If you read about Rimsky-Korsakov you learn a lot about the chaotic life of 19thcentury Russia. He was intended for the navy, which was his family's profession, and he duly entered a naval academy. But he had already shown precocious musical talents, which were not obvious in his family. As a young man he managed to meet most of the eminent composers of his day, and they all encouraged him to develop those talents. But he liked the navy, and prospered in it. Eventually he reached a level of seniority where he could spend a great deal more time writing music. Then what he did was to help others, principally those who were less fortunate than him, or who were ill, or who had died. This help to others was part of Russian musical life, for he was not by any means the only composer to do such things. He is largely responsible for the sound of a lot of Mussorgsky's music. It is his version of 'Boris Godunov' that you hear. And while it is his orchestral music that I love, his principal interest in the later part of his life was opera. I've never seen any of the sixteen he wrote, which is a pity. They are much more part of Russian musical life than that of Europe, let alone of Australia. Probably the first music of his I heard was the song 'Hindustan', from 'Sadko', one of his operas. My mother sang and played it. There was a jazz version called 'Song of India', done by Tommy Dorsey and his orchestra, and I had that as one of my pieces when I led a jazz trio.

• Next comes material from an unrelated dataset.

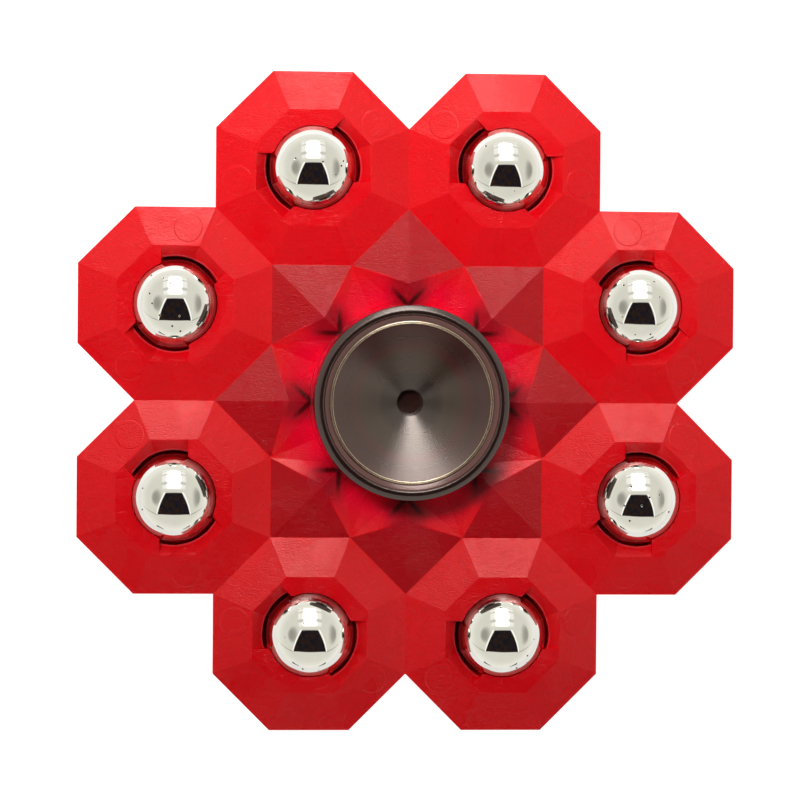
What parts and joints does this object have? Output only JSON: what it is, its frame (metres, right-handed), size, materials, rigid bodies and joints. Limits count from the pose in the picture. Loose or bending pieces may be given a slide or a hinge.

He wrote several symphonies, of which the 'Antar', his second, is occasionally played. They are instantly recognisable for their orchestral colour, but they are not big, bold and fully realised. The symphony was not really for him, though he worked out how to write them. Rimsky-Korsakov seems to have been pushed and pulled by many different influences, Russian folk-lore, Russian fantasy, exoticism, and of course the sheer mechanics of composition. He wrote a lot, and attempted to write large-scale encyclopaedias that should pull together everything there was to know about music. These ventures were over-ambitious, and they all failed. He held a post as Inspector of Naval Bands, which seems to have been a sinecure to give him an income so that he could compose. But he took that post seriously, and wrote a lot about bands and the use of brass instruments. And for large parts of his life he hardly touched musical composition at all. He was just too busy with other things. Altogether his life story and his musical production make fascinating reading.
His greatest skill lay in orchestration. His 'Scheherezade' and 'Russian Easter Festival Overture' are quite brilliant in their use of colour. Exactly the right instruments are used, in the right way. So he acquired students who came to learn how to do it. The most obviously influenced was Igor Stravinsky. Put on Stravinsky's 'The Firebird' and you can hear how much Rimsky-Korsakov's style affected the younger man. Of course, Stravinsky was to radically change (and more than once) his musical idiom, and Rimsky-Korsakov's influence waned, as it would in any serious composer. Three others of his students were Prokofiev, Glazunov and Lyadov. They all show signs of that influence. Who else? While none of them was his student, Ravel (another great orchestrator), Debussy, Dukas and Respighi all learned from him. It is hard to think of another composer who has had such an influence on those who came after, unless you go back to the great five, and that is now because the way we train musicians is built on that canon.
He died in his mid sixties. If you have never heard 'Scheherezade' it is time to do so. It is of symphonic scale, but is best seen as four continuing tone poems with common themes. I think it is one of the most ravishing pieces of orchestral music ever written, and that is why its composer gets my vote.